● **Do this**
Write the records out again, precisely as they stand.

-- START --

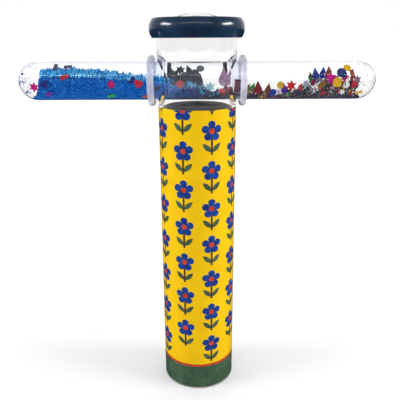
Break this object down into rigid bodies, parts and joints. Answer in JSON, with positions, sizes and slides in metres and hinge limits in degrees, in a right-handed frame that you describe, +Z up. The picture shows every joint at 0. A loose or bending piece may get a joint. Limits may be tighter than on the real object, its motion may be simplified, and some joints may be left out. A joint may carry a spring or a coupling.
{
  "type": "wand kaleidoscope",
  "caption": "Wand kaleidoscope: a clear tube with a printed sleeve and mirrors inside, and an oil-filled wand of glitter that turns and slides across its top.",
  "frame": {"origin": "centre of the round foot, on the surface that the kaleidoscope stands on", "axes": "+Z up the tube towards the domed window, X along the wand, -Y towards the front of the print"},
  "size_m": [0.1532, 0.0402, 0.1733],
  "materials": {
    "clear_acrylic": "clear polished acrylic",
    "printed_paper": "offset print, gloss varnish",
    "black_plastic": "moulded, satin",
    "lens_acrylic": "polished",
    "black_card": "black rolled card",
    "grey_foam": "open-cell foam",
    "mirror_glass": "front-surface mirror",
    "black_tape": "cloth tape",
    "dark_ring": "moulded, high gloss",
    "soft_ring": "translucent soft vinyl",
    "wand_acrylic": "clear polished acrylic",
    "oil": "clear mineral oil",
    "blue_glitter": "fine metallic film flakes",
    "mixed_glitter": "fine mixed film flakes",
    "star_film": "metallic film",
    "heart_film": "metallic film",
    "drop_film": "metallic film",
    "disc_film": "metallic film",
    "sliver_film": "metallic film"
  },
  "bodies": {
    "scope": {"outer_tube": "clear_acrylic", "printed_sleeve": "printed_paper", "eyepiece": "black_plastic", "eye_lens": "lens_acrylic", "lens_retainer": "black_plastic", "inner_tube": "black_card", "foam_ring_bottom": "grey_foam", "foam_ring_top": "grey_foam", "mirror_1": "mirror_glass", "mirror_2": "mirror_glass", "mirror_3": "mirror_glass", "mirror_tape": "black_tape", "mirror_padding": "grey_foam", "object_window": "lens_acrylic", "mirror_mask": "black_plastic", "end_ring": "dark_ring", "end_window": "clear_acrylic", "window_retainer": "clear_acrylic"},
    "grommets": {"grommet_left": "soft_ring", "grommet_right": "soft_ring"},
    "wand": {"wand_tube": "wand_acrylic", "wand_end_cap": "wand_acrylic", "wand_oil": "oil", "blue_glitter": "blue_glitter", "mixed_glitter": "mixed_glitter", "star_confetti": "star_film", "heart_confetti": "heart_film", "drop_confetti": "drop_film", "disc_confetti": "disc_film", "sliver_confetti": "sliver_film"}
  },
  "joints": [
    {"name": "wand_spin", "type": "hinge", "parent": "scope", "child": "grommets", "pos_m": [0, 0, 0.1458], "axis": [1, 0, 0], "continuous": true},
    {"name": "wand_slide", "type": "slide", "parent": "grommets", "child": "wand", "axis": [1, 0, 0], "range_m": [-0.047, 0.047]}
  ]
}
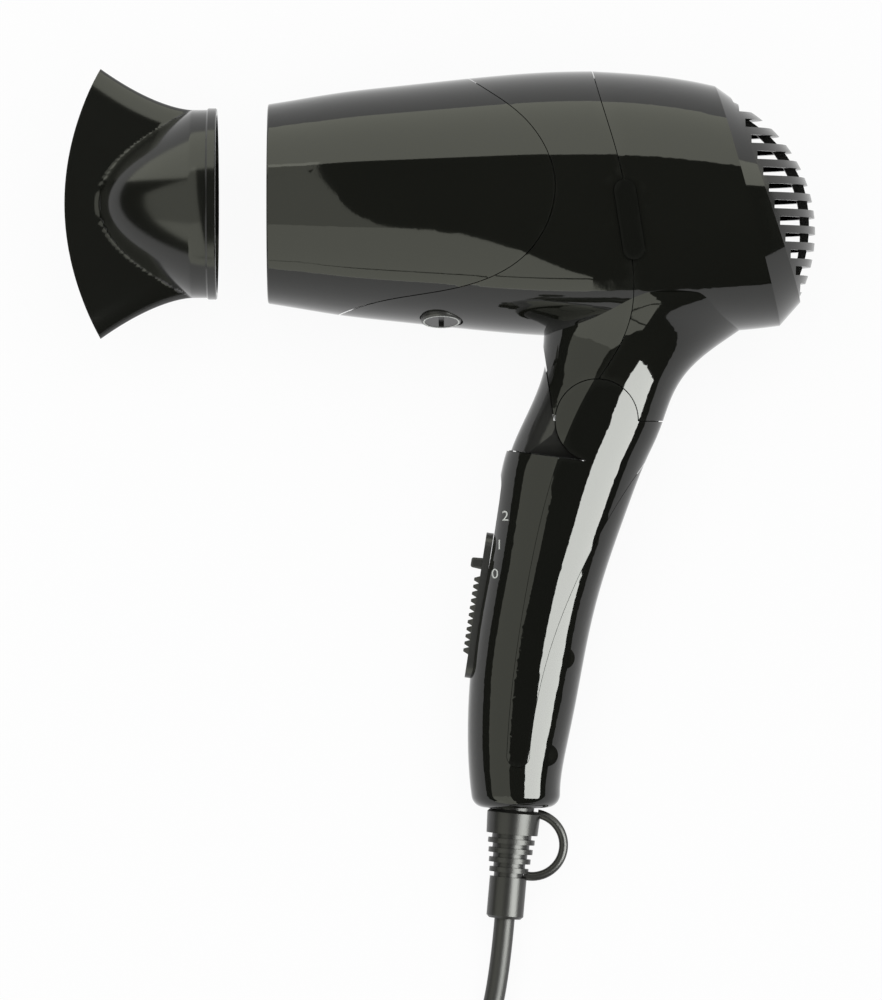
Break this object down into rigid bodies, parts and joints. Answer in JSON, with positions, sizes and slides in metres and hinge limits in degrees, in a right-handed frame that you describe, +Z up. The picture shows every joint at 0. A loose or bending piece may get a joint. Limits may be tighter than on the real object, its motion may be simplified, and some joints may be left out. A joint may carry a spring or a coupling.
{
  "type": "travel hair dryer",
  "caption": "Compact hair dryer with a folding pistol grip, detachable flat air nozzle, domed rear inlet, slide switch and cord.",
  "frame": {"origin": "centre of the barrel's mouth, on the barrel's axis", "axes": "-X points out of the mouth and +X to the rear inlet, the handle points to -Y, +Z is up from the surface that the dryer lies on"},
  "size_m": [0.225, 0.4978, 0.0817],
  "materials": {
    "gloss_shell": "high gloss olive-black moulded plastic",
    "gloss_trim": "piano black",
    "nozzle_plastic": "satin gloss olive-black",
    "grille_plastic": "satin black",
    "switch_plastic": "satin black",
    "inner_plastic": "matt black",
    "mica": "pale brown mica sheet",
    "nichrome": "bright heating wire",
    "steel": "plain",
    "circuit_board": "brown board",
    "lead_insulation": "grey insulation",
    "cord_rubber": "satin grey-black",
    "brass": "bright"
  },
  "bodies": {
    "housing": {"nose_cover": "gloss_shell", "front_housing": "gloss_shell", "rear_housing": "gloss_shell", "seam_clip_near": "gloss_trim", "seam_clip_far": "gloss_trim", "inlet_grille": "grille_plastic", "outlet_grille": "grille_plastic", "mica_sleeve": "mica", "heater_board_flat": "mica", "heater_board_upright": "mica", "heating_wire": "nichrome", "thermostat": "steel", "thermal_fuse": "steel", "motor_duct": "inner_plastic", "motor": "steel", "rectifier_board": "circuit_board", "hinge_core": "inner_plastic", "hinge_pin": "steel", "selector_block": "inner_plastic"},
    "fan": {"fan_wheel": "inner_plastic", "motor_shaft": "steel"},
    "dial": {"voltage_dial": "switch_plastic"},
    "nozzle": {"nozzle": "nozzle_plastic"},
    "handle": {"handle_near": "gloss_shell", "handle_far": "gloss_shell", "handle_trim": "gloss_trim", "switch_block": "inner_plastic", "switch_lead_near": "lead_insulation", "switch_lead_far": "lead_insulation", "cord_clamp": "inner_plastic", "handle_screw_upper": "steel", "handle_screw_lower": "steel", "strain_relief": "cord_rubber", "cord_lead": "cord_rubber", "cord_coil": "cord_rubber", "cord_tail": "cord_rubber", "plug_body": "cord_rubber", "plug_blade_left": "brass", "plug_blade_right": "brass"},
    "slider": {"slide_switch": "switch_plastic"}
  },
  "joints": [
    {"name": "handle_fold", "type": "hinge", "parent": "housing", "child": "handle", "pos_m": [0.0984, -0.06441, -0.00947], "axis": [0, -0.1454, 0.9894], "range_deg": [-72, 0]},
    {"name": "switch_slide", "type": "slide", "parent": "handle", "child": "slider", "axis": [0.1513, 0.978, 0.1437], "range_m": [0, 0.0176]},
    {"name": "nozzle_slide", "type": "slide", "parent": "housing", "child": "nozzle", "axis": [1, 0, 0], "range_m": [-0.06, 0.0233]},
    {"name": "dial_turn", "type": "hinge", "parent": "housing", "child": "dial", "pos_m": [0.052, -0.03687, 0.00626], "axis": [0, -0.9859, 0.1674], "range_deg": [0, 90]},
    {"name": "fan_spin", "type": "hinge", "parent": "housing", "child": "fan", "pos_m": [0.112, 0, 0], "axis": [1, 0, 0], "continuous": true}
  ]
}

-- END --

● **Solution to the problem**
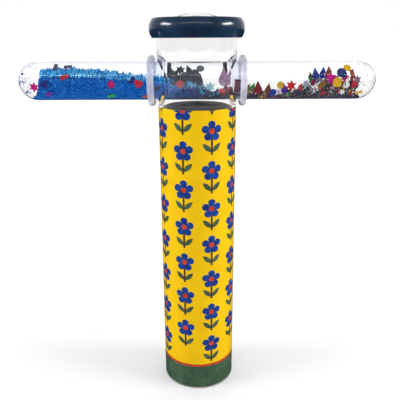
Break this object down into rigid bodies, parts and joints. Answer in JSON, with positions, sizes and slides in metres and hinge limits in degrees, in a right-handed frame that you describe, +Z up. The picture shows every joint at 0. A loose or bending piece may get a joint. Limits may be tighter than on the real object, its motion may be simplified, and some joints may be left out. A joint may carry a spring or a coupling.
{
  "type": "wand kaleidoscope",
  "caption": "Wand kaleidoscope: a clear tube with a printed sleeve and mirrors inside, and an oil-filled wand of glitter that turns and slides across its top.",
  "frame": {"origin": "centre of the round foot, on the surface that the kaleidoscope stands on", "axes": "+Z up the tube towards the domed window, X along the wand, -Y towards the front of the print"},
  "size_m": [0.1532, 0.0402, 0.1733],
  "materials": {
    "clear_acrylic": "clear polished acrylic",
    "printed_paper": "offset print, gloss varnish",
    "black_plastic": "moulded, satin",
    "lens_acrylic": "polished",
    "black_card": "black rolled card",
    "grey_foam": "open-cell foam",
    "mirror_glass": "front-surface mirror",
    "black_tape": "cloth tape",
    "dark_ring": "moulded, high gloss",
    "soft_ring": "translucent soft vinyl",
    "wand_acrylic": "clear polished acrylic",
    "oil": "clear mineral oil",
    "blue_glitter": "fine metallic film flakes",
    "mixed_glitter": "fine mixed film flakes",
    "star_film": "metallic film",
    "heart_film": "metallic film",
    "drop_film": "metallic film",
    "disc_film": "metallic film",
    "sliver_film": "metallic film"
  },
  "bodies": {
    "scope": {"outer_tube": "clear_acrylic", "printed_sleeve": "printed_paper", "eyepiece": "black_plastic", "eye_lens": "lens_acrylic", "lens_retainer": "black_plastic", "inner_tube": "black_card", "foam_ring_bottom": "grey_foam", "foam_ring_top": "grey_foam", "mirror_1": "mirror_glass", "mirror_2": "mirror_glass", "mirror_3": "mirror_glass", "mirror_tape": "black_tape", "mirror_padding": "grey_foam", "object_window": "lens_acrylic", "mirror_mask": "black_plastic", "end_ring": "dark_ring", "end_window": "clear_acrylic", "window_retainer": "clear_acrylic"},
    "grommets": {"grommet_left": "soft_ring", "grommet_right": "soft_ring"},
    "wand": {"wand_tube": "wand_acrylic", "wand_end_cap": "wand_acrylic", "wand_oil": "oil", "blue_glitter": "blue_glitter", "mixed_glitter": "mixed_glitter", "star_confetti": "star_film", "heart_confetti": "heart_film", "drop_confetti": "drop_film", "disc_confetti": "disc_film", "sliver_confetti": "sliver_film"}
  },
  "joints": [
    {"name": "wand_spin", "type": "hinge", "parent": "scope", "child": "grommets", "pos_m": [0, 0, 0.1458], "axis": [1, 0, 0], "continuous": true},
    {"name": "wand_slide", "type": "slide", "parent": "grommets", "child": "wand", "axis": [1, 0, 0], "range_m": [-0.047, 0.047]}
  ]
}
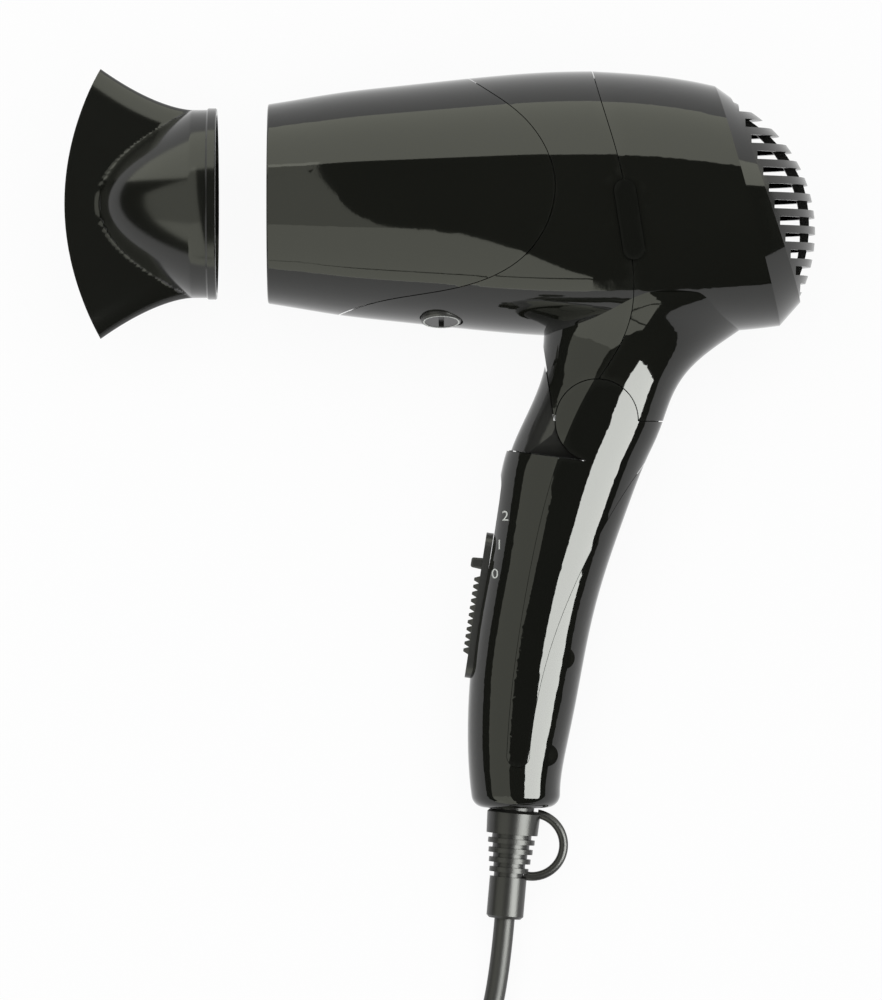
Break this object down into rigid bodies, parts and joints. Answer in JSON, with positions, sizes and slides in metres and hinge limits in degrees, in a right-handed frame that you describe, +Z up. The picture shows every joint at 0. A loose or bending piece may get a joint. Limits may be tighter than on the real object, its motion may be simplified, and some joints may be left out. A joint may carry a spring or a coupling.
{
  "type": "travel hair dryer",
  "caption": "Compact hair dryer with a folding pistol grip, detachable flat air nozzle, domed rear inlet, slide switch and cord.",
  "frame": {"origin": "centre of the barrel's mouth, on the barrel's axis", "axes": "-X points out of the mouth and +X to the rear inlet, the handle points to -Y, +Z is up from the surface that the dryer lies on"},
  "size_m": [0.225, 0.4978, 0.0817],
  "materials": {
    "gloss_shell": "high gloss olive-black moulded plastic",
    "gloss_trim": "piano black",
    "nozzle_plastic": "satin gloss olive-black",
    "grille_plastic": "satin black",
    "switch_plastic": "satin black",
    "inner_plastic": "matt black",
    "mica": "pale brown mica sheet",
    "nichrome": "bright heating wire",
    "steel": "plain",
    "circuit_board": "brown board",
    "lead_insulation": "grey insulation",
    "cord_rubber": "satin grey-black",
    "brass": "bright"
  },
  "bodies": {
    "housing": {"nose_cover": "gloss_shell", "front_housing": "gloss_shell", "rear_housing": "gloss_shell", "seam_clip_near": "gloss_trim", "seam_clip_far": "gloss_trim", "inlet_grille": "grille_plastic", "outlet_grille": "grille_plastic", "mica_sleeve": "mica", "heater_board_flat": "mica", "heater_board_upright": "mica", "heating_wire": "nichrome", "thermostat": "steel", "thermal_fuse": "steel", "motor_duct": "inner_plastic", "motor": "steel", "rectifier_board": "circuit_board", "hinge_core": "inner_plastic", "hinge_pin": "steel", "selector_block": "inner_plastic"},
    "fan": {"fan_wheel": "inner_plastic", "motor_shaft": "steel"},
    "dial": {"voltage_dial": "switch_plastic"},
    "nozzle": {"nozzle": "nozzle_plastic"},
    "handle": {"handle_near": "gloss_shell", "handle_far": "gloss_shell", "handle_trim": "gloss_trim", "switch_block": "inner_plastic", "switch_lead_near": "lead_insulation", "switch_lead_far": "lead_insulation", "cord_clamp": "inner_plastic", "handle_screw_upper": "steel", "handle_screw_lower": "steel", "strain_relief": "cord_rubber", "cord_lead": "cord_rubber", "cord_coil": "cord_rubber", "cord_tail": "cord_rubber", "plug_body": "cord_rubber", "plug_blade_left": "brass", "plug_blade_right": "brass"},
    "slider": {"slide_switch": "switch_plastic"}
  },
  "joints": [
    {"name": "handle_fold", "type": "hinge", "parent": "housing", "child": "handle", "pos_m": [0.0984, -0.06441, -0.00947], "axis": [0, -0.1454, 0.9894], "range_deg": [-72, 0]},
    {"name": "switch_slide", "type": "slide", "parent": "handle", "child": "slider", "axis": [0.1513, 0.978, 0.1437], "range_m": [0, 0.0176]},
    {"name": "nozzle_slide", "type": "slide", "parent": "housing", "child": "nozzle", "axis": [1, 0, 0], "range_m": [-0.06, 0.0233]},
    {"name": "dial_turn", "type": "hinge", "parent": "housing", "child": "dial", "pos_m": [0.052, -0.03687, 0.00626], "axis": [0, -0.9859, 0.1674], "range_deg": [0, 90]},
    {"name": "fan_spin", "type": "hinge", "parent": "housing", "child": "fan", "pos_m": [0.112, 0, 0], "axis": [1, 0, 0], "continuous": true}
  ]
}